Broken authentication: Tokens stored in localStorage, missing expiration, predictable session IDs, no rate limiting. The AI creates auth flows that authenticate, not auth flows that resist attack.
Data over-exposure: AI returns full database objects instead of selecting fields. Why would it think about whether users should see other users’ password hashes?
Hardcoded secrets: Training data is full of tutorials with hardcoded API keys. The AI learned that’s normal.
The Human Factor Makes It Worse
The bigger problem is human psychology. When code comes from an AI that seems confident and competent, developers skip the careful review they’d apply to junior developer code. “Vibe coding” explicitly embraces this: generate fast, ship fast, fix later.
Except security vulnerabilities can’t be “fixed later” once attackers find them first.
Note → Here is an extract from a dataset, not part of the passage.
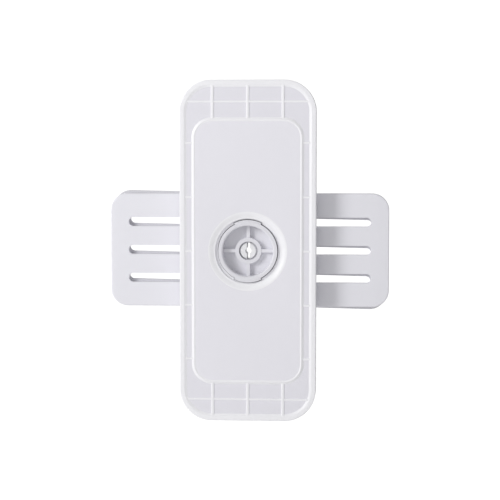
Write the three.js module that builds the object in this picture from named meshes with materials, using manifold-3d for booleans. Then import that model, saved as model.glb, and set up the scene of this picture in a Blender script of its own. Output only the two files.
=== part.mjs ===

A Reddit story from January perfectly illustrates this. A team used AI to generate their entire application—database queries, auth flows, everything. They were thrilled with the speed. The AI even suggested version “16.0.0” for their first release.
One week after deployment, their server was hacked.
The developer sharing the story wasn’t surprised. Looking at the codebase, they could immediately identify multiple vulnerabilities the AI had introduced. The attackers found them too.
The Enterprise Problem
This isn’t just indie hackers shipping broken MVPs. Kusari’s 2026 Application Security report found that 85% of organizations using AI coding tools lack the security processes to catch AI-introduced vulnerabilities.
Meanwhile, Claude Code alone accounts for over 4% of public commits on GitHub—and that number keeps climbing. More AI code means more AI vulnerabilities, and most teams aren’t equipped to catch them.
The math is brutal: If 60-65% of AI-generated codebases contain exploitable vulnerabilities (as security researchers estimate), and vibe coding adoption keeps accelerating, we’re heading toward a security crisis of unprecedented scale.
What This Means for You
If you’re using AI to generate code—and let’s be honest, most of us are—you need systematic security testing. Not code review. Not hoping for the best. Actual security testing that catches the predictable vulnerabilities AI introduces.
The good news is these vulnerabilities are predictable. AI makes the same categories of mistakes repeatedly: missing input validation, broken auth, data over-exposure, insecure dependencies. You can build checklists and automated tests specifically for AI-introduced flaws.
The bad news is most teams aren’t doing this. They’re trusting AI output the same way they’d trust senior developer output, then acting shocked when attackers find the holes AI left behind.
Georgia Tech’s data shows us where this is heading. 35 CVEs in March, 583% growth in three months, and that’s just the cases they can detect. The real number is likely 5-10x higher.
The vibe coding revolution promised us software at the speed of thought. What we got was vulnerabilities at the speed of thought too.
Your AI can ship code faster than ever. Can your security keep up?